» Exercise description: Look through the entries below and extract exactly the lines from the one containing "Write the FreeCAD" through the one containing "from FreeCAD import", ends included.

********************

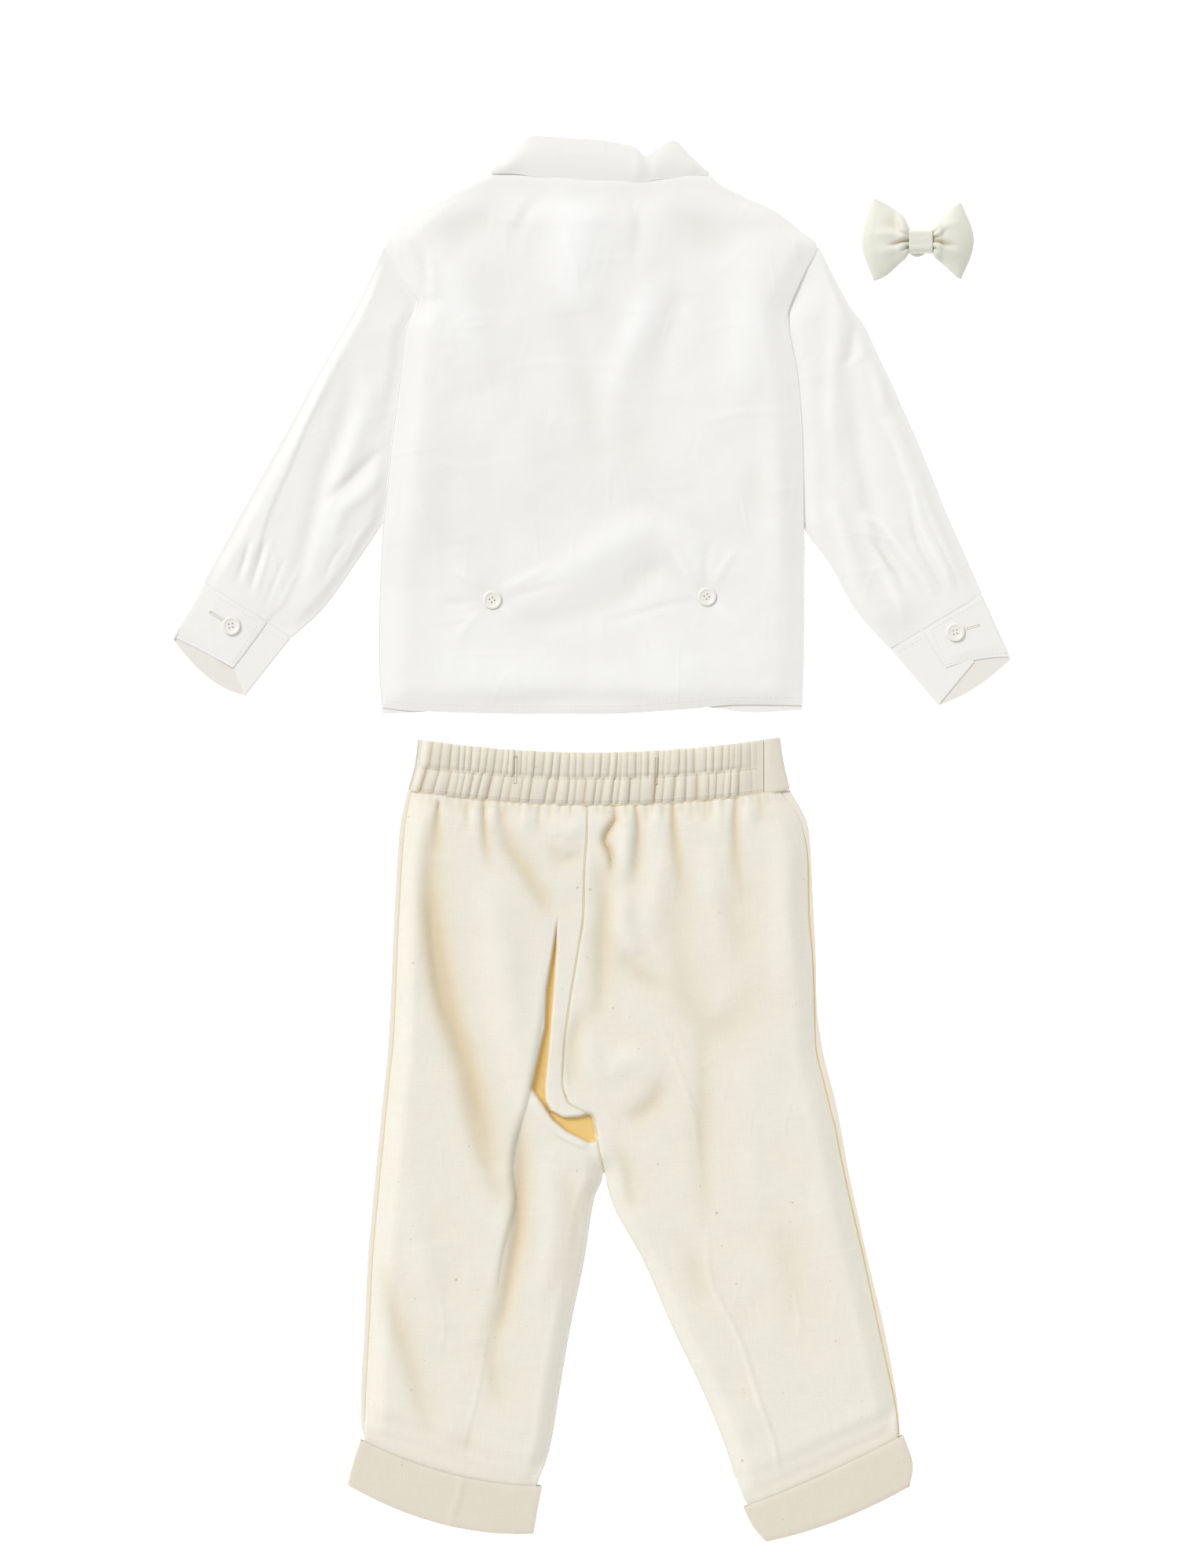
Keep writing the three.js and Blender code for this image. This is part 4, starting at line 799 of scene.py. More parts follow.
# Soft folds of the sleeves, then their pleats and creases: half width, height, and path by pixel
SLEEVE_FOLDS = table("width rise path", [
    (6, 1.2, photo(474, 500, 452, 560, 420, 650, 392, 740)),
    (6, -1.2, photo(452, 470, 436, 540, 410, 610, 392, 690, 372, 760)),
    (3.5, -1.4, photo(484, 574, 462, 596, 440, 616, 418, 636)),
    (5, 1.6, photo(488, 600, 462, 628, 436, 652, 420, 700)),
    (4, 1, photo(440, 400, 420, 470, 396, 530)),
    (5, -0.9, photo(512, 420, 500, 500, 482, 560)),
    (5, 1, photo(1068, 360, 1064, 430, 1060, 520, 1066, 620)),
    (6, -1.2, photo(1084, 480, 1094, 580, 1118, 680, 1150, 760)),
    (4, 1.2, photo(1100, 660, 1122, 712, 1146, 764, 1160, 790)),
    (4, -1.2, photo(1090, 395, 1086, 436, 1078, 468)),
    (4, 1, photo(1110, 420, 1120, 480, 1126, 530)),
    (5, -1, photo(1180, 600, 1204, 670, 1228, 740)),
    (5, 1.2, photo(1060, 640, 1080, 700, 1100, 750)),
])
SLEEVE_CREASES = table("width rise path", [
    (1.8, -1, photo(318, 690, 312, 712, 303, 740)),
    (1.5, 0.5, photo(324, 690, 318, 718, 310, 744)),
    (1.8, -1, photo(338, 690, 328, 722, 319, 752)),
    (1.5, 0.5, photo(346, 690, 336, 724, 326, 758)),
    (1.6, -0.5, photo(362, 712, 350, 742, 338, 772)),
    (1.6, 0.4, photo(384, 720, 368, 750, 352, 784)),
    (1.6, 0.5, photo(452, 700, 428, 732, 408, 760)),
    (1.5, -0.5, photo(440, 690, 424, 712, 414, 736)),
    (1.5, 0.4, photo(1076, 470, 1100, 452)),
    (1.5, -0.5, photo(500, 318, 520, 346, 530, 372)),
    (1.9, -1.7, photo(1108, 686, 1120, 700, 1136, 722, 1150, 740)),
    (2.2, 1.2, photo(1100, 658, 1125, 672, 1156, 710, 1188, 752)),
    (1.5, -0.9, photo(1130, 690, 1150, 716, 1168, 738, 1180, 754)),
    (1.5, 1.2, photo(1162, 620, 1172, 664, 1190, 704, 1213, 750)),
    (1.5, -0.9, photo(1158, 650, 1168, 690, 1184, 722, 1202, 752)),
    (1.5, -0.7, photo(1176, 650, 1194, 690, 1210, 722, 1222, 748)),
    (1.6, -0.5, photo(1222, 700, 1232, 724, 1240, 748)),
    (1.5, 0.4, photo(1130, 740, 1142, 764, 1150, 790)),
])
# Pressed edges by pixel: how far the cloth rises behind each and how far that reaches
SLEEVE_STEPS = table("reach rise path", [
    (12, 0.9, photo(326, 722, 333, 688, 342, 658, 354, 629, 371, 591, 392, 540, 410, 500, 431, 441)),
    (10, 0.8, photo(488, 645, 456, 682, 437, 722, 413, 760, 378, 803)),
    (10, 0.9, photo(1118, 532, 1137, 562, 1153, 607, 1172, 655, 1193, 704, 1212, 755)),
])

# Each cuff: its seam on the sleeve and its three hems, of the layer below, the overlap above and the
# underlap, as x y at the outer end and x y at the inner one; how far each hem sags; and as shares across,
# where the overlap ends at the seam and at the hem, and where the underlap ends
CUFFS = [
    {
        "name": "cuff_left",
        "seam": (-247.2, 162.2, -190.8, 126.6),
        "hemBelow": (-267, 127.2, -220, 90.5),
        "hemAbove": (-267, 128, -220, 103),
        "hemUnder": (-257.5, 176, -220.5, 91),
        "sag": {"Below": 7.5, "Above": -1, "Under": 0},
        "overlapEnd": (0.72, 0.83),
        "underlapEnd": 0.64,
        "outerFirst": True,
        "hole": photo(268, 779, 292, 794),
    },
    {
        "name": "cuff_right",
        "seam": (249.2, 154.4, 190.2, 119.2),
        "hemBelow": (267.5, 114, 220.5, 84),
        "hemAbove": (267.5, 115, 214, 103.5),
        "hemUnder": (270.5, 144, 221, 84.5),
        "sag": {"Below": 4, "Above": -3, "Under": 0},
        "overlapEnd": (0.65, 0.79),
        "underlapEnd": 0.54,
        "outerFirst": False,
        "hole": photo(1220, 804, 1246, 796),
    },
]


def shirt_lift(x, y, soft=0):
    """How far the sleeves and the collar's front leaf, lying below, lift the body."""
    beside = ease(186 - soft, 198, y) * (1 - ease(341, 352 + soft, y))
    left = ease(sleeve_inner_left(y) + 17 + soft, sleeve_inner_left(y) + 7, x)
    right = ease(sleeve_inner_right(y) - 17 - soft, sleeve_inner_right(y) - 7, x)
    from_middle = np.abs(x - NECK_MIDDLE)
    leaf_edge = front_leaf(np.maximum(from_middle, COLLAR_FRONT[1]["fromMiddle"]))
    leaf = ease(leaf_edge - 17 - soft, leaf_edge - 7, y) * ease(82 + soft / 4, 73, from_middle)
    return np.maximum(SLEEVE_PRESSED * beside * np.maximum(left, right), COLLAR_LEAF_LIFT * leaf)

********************

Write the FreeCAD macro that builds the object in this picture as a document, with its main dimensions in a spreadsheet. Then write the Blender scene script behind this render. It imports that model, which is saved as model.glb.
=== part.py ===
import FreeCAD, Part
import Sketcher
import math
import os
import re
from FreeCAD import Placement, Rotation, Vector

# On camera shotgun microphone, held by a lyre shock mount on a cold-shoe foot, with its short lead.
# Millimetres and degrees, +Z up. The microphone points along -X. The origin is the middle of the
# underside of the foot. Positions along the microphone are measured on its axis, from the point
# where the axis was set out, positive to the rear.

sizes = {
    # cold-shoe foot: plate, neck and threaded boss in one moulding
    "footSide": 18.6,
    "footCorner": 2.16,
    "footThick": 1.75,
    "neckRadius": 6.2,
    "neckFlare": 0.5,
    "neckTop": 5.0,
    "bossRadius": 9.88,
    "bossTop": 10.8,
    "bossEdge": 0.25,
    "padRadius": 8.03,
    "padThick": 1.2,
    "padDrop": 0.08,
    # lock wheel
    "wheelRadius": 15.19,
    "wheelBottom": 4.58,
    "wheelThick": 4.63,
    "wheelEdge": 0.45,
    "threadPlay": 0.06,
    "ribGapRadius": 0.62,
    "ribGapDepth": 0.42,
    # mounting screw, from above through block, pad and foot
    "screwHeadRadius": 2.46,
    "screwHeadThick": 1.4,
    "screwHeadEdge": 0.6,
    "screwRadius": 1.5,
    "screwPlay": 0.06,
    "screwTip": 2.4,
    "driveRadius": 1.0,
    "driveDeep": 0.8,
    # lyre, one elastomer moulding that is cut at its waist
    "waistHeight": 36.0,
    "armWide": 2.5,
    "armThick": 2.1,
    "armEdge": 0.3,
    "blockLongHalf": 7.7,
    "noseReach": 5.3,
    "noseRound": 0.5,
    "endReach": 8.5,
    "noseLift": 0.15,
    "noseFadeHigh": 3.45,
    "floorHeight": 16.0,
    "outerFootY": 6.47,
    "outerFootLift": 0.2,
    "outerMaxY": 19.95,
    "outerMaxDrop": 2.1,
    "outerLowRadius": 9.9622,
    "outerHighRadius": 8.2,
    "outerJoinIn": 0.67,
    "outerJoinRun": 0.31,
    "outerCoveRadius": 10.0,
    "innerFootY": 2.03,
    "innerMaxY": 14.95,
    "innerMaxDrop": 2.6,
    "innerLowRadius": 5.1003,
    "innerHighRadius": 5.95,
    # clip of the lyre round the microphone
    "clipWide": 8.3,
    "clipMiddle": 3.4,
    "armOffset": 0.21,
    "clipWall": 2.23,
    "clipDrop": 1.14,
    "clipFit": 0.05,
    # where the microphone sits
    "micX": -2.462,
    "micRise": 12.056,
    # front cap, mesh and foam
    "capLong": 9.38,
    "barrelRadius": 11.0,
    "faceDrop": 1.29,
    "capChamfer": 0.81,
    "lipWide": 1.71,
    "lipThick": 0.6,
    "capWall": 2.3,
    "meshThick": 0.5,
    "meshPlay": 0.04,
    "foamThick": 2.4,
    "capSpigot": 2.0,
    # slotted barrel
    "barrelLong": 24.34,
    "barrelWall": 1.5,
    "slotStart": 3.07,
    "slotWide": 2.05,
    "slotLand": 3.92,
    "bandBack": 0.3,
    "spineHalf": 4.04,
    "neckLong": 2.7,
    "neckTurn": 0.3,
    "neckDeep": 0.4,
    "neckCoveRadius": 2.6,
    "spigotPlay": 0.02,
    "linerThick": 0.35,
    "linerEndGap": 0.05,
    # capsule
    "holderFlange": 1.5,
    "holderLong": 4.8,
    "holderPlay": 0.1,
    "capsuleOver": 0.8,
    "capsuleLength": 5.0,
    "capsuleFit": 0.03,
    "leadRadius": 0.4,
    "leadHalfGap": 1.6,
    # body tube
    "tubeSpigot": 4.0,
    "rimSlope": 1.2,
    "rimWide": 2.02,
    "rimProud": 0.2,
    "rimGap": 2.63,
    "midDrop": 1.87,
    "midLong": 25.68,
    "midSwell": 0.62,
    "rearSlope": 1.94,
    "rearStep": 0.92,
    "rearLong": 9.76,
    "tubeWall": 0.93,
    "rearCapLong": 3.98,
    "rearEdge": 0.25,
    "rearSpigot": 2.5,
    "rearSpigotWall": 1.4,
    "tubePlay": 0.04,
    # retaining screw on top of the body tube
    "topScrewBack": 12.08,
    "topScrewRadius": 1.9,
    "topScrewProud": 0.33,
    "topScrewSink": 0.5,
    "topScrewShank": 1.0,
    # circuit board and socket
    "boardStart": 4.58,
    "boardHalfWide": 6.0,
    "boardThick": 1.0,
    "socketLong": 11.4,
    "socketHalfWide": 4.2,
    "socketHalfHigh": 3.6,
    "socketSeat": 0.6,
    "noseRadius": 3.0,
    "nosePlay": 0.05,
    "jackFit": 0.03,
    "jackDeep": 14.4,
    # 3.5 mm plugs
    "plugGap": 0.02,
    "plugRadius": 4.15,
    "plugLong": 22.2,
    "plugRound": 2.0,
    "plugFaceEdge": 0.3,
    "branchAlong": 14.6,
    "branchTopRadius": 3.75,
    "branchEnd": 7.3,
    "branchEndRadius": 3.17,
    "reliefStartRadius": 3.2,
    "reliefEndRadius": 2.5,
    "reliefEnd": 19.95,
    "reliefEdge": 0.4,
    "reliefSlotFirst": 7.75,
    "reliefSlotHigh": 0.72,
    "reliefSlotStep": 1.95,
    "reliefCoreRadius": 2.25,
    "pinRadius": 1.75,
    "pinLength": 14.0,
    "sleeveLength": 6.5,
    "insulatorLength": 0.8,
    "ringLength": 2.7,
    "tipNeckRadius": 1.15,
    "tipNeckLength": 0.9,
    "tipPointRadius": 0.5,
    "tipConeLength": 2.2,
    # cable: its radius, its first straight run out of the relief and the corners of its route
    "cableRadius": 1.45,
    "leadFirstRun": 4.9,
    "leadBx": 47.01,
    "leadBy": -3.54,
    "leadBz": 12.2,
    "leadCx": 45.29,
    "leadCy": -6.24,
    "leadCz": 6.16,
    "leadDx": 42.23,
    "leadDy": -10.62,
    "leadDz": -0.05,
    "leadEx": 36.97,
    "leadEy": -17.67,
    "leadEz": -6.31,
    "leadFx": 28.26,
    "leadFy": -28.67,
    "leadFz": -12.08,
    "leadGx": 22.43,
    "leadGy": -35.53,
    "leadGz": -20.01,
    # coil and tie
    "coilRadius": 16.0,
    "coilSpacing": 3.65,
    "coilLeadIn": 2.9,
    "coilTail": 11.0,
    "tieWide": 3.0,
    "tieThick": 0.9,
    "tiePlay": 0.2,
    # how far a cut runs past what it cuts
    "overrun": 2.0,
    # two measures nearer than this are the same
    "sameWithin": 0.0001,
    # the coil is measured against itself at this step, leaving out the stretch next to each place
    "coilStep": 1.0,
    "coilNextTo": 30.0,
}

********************

» Finished answer:
Write the FreeCAD macro that builds the object in this picture as a document, with its main dimensions in a spreadsheet. Then write the Blender scene script behind this render. It imports that model, which is saved as model.glb.
=== part.py ===
import FreeCAD, Part
import Sketcher
import math
import os
import re
from FreeCAD import Placement, Rotation, Vector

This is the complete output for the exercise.